Former child stars confront the unsettling reality of dating adult men in adolescence — and the clarity that came with turning 30.
In the evolving conversation about fame, power and adolescence, two former Disney Channel stars are adding their voices — not with spectacle, but with hindsight.
During a recent episode of Baby, This Is Keke Palmer, Demi Lovato and Keke Palmer revisited a chapter of their teenage years that now feels less glamorous and more troubling: dating adult men while still minors.
The exchange was candid, reflective and, at times, disarming. Both women described a period when relationships with significantly older partners felt not only normalized but rational — even logical — within the surreal ecosystem of teen stardom.
Teen Stardom and the Illusion of Maturity
For Palmer, who rose to prominence long before she could legally drive, the justification once seemed simple. If she was doing adult work, navigating contracts and carrying productions, why wouldn’t her personal life mirror that maturity?
At 15, she believed that an older boyfriend made sense because she was living an older life. Film sets, press tours and professional responsibilities blurred the line between adolescence and adulthood. The industry praised her poise. Adults called her wise beyond her years. The language of “mature for your age” became both compliment and camouflage.
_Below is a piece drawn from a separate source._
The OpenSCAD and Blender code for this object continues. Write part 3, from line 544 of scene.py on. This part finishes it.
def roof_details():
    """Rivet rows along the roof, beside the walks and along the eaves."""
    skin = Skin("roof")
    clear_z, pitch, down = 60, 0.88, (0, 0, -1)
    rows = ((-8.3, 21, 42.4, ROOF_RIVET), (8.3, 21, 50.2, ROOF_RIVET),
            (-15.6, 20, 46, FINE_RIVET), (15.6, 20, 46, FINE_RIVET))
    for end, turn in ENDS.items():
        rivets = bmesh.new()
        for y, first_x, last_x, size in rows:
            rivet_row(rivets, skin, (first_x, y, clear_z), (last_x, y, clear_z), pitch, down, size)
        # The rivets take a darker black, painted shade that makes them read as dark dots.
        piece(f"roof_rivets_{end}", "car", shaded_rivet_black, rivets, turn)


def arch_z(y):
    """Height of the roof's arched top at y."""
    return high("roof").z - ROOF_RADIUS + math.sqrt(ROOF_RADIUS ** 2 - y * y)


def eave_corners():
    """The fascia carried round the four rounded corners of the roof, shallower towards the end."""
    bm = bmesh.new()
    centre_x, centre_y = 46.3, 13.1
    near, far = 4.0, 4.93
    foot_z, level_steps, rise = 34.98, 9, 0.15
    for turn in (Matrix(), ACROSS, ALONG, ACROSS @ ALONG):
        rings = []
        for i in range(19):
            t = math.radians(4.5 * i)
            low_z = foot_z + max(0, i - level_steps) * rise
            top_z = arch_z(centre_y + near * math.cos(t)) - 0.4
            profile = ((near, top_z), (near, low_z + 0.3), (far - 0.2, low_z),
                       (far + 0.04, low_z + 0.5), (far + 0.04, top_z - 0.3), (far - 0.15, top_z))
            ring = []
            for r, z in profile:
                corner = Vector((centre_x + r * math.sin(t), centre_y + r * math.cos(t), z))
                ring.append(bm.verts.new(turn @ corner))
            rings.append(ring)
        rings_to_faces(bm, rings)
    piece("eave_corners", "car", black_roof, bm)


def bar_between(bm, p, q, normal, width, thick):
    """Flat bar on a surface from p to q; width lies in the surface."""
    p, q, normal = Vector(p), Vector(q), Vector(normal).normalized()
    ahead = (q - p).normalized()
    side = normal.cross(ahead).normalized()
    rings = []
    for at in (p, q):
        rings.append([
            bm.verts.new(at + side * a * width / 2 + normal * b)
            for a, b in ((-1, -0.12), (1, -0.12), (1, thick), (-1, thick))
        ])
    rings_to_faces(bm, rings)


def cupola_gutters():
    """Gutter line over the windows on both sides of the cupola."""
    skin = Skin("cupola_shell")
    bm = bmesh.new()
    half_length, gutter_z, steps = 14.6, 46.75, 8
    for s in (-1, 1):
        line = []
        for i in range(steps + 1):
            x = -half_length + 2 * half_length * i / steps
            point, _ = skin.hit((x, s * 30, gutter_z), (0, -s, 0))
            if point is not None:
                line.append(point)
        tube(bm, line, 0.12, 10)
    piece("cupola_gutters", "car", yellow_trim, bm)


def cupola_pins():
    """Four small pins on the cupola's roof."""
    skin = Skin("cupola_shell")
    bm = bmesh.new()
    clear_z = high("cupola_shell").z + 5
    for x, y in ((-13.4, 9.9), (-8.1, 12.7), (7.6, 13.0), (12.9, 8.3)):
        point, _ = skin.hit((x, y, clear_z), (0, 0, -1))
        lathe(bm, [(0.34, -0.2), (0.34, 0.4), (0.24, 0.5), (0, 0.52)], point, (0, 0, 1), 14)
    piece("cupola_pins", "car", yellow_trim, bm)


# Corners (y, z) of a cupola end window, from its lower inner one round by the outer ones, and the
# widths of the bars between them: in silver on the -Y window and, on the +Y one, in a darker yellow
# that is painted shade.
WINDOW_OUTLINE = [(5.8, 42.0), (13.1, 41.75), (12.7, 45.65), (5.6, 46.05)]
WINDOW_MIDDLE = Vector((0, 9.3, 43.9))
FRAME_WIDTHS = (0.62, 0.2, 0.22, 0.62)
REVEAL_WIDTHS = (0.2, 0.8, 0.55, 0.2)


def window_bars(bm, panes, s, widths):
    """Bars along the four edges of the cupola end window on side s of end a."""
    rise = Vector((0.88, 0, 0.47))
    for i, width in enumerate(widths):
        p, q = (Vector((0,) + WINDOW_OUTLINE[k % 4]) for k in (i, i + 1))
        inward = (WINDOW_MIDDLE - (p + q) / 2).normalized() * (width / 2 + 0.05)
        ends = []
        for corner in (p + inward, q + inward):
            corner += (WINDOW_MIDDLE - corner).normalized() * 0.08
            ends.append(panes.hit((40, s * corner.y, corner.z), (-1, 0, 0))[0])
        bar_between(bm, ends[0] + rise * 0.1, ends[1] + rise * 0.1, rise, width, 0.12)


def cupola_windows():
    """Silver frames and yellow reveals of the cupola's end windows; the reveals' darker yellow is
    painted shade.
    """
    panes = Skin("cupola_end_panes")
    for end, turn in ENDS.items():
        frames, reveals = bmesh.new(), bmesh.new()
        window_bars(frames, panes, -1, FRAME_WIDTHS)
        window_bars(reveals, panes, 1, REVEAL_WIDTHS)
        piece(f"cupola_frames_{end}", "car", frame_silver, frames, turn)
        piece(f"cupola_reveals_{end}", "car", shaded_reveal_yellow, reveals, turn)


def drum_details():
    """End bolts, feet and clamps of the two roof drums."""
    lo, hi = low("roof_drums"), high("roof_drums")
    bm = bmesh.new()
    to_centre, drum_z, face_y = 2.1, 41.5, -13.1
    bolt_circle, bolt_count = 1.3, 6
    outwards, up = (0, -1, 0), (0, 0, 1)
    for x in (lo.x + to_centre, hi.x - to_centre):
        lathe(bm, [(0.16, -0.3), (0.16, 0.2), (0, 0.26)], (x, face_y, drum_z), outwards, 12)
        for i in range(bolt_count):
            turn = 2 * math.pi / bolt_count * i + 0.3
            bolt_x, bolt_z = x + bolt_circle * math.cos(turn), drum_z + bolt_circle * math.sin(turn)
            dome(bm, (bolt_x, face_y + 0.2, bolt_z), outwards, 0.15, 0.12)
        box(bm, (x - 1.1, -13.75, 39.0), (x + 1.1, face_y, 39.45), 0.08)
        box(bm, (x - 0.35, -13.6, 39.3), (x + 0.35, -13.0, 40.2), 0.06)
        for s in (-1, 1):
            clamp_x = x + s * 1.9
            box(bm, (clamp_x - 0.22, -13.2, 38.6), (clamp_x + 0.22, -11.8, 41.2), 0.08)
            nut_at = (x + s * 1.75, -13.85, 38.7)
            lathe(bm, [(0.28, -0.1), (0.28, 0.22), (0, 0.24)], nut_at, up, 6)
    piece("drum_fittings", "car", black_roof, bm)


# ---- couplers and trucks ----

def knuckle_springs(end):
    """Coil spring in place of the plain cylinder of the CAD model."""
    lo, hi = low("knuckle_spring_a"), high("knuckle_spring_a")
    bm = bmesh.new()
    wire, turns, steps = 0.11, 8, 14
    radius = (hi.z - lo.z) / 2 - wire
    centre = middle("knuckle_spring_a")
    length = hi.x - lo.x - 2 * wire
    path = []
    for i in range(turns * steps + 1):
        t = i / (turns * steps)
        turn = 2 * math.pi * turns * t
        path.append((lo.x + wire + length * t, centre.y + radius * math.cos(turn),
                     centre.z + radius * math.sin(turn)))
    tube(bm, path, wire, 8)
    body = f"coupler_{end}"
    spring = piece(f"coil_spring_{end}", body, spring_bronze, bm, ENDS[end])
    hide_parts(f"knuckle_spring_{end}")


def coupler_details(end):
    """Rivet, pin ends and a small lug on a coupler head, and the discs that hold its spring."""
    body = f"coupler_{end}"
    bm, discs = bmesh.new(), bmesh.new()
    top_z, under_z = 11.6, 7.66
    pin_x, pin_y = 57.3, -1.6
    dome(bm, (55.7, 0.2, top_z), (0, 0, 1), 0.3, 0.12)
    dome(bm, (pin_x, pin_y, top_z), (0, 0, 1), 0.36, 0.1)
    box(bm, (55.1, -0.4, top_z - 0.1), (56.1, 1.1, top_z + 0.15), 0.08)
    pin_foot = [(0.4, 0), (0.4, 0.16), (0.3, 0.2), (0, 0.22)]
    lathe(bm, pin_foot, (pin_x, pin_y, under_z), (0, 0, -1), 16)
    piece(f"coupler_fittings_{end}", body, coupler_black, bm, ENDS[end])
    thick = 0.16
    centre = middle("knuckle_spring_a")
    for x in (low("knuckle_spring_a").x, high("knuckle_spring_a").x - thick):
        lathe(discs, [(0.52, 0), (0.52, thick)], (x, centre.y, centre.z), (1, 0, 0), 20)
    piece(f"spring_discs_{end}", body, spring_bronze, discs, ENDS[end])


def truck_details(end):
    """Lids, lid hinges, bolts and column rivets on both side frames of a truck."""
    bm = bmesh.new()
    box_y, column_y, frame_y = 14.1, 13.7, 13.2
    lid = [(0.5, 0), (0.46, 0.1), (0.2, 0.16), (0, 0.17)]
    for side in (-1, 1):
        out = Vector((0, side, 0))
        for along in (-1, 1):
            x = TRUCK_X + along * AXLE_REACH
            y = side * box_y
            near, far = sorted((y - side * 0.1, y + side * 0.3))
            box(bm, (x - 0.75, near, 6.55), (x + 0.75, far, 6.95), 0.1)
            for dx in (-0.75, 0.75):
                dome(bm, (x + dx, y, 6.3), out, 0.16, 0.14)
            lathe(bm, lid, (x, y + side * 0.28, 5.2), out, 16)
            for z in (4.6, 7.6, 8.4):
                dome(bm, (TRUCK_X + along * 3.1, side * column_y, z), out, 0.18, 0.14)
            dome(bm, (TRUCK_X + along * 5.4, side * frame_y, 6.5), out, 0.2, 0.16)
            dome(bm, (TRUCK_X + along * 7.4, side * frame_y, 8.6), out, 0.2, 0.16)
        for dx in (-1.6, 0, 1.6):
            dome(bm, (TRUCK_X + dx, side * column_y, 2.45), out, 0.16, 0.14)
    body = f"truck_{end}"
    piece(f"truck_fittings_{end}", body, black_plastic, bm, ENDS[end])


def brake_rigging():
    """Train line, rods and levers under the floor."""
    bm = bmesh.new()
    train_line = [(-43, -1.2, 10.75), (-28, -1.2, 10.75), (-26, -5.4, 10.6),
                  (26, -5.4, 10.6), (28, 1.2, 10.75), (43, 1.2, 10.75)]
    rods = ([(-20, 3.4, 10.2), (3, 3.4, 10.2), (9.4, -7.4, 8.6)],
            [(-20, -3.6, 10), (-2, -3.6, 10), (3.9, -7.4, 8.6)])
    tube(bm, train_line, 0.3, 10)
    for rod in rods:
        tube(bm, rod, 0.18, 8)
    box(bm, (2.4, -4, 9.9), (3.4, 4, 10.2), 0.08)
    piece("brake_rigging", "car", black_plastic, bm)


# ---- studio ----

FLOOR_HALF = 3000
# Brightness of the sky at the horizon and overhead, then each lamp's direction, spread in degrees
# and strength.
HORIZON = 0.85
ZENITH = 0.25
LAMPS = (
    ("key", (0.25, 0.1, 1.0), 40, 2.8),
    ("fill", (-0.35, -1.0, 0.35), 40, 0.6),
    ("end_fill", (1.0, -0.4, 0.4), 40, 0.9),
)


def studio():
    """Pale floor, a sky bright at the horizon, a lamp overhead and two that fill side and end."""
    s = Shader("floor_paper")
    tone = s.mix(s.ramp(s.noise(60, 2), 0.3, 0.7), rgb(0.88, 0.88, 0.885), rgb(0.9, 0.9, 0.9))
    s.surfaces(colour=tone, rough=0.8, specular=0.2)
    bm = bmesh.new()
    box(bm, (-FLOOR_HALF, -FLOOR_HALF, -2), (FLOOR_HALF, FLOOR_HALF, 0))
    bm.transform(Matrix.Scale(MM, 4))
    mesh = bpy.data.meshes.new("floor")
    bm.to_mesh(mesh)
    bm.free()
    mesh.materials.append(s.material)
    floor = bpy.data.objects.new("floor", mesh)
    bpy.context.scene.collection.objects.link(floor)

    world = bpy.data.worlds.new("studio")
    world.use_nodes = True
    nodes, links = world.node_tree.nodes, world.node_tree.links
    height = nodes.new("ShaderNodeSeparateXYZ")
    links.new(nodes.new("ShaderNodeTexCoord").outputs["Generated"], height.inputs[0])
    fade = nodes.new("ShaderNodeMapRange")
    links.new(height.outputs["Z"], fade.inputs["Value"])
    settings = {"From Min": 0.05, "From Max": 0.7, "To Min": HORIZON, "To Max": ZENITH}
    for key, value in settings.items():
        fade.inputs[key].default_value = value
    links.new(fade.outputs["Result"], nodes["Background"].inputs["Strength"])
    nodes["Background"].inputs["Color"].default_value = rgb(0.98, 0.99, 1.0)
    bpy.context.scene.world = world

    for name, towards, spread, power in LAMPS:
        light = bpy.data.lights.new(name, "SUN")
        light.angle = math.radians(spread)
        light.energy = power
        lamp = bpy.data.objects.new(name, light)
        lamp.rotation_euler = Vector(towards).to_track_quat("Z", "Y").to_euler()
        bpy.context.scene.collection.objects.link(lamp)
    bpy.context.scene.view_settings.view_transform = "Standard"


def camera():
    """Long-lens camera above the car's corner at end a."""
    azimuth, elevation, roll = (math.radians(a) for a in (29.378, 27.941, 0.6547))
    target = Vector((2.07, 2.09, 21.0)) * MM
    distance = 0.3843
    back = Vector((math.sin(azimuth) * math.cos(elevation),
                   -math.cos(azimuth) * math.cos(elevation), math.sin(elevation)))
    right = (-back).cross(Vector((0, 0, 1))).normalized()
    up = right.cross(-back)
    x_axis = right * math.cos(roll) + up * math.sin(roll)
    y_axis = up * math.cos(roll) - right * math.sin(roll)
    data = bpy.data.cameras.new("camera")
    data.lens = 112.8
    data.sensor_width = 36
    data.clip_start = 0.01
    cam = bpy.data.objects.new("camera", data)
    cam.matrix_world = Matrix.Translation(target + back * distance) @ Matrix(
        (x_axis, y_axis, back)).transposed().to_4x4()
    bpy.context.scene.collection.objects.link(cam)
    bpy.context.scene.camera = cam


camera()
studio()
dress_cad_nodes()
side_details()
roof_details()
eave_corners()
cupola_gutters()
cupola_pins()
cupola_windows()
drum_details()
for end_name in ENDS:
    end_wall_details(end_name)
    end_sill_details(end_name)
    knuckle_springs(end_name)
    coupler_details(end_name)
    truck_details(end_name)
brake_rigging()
Lovato echoed a similar sentiment. As a teen navigating fame, she felt disconnected from peers her own age. Ordinary teenage concerns felt distant compared with the pressures of celebrity. The result was a sense of isolation that made older companions seem easier to relate to — or at least more capable of understanding the complexities of sudden fame.
But perspective changes with time.
When 30 Looks Different
Lovato posed a question that lingered long after the laughter faded: Why was her boyfriend 30 when she was still a teenager?
The answer, in retrospect, feels less rhetorical and more sobering.
Both women described a mental recalibration that occurred when they reached the age of the adults they once dated. Turning 30 reframed everything. What once seemed flattering now appeared inappropriate. What once felt empowering now carried undertones of imbalance.
Palmer described the realization as destabilizing — an emotional reckoning that arrives when lived experience collides with adult awareness. Reaching the age of former partners forced a reconsideration of agency, power and responsibility. It was not simply nostalgia tinged with regret; it was clarity.
Exploitation Reconsidered
The conversation subtly shifted from personal anecdotes to a broader reflection on exploitation within youth-driven industries.
The entertainment world often fast-tracks young performers into adult spaces. Teenagers are surrounded by managers, executives and co-stars decades older. Professional ambition coexists with emotional development still in progress. In that environment, age gaps can be reframed as harmless — even aspirational.
Palmer acknowledged that what once felt normal now reads differently. The language of maturity masked a deeper imbalance. When adults validate a teenager’s sophistication, it can obscure the reality that adolescence is still adolescence.
Lovato, too, has previously channeled that awareness into her music. In 2022, she released “29,” a track reflecting on a past relationship with a significant age gap. The song resonated widely, particularly among women reexamining formative relationships through a more critical lens.
Hilary Duff, “Mature,” and a Shared Narrative
The reckoning is not isolated. Palmer referenced “Mature,” a 2025 song by Hilary Duff, in which the former Lizzie McGuire star explores similar themes of regret over dating older men during her youth.
The common thread is striking. Different cities, different productions, different lives — yet a shared script. Young women in the spotlight, praised for their composure, quietly navigating relationships that, in hindsight, appear deeply uneven.
The phrase “older soul” once carried prestige. Now it invites scrutiny.
Rewriting the Narrative of Power
If there is a throughline to the discussion, it is this: maturity does not erase vulnerability. Professional success does not equal emotional readiness. And turning 30 can illuminate truths that 15-year-olds were never equipped to process.
The women did not dwell in blame; instead, they offered perspective. Fame may accelerate opportunity, but it does not accelerate brain development or lived experience. The industry may applaud resilience, but resilience should not be confused with consent shaped by power imbalance.
In revisiting their pasts, Lovato and Palmer join a growing chorus of artists interrogating what once passed as normal. The conversation feels less like confession and more like reclamation — an effort to untangle admiration from accountability.
Their reflections serve as a reminder that the stories of teen stars are rarely as simple as red carpets and chart-toppers suggest. Sometimes, the most significant milestones arrive years later, when hindsight becomes clarity and silence gives way to understanding.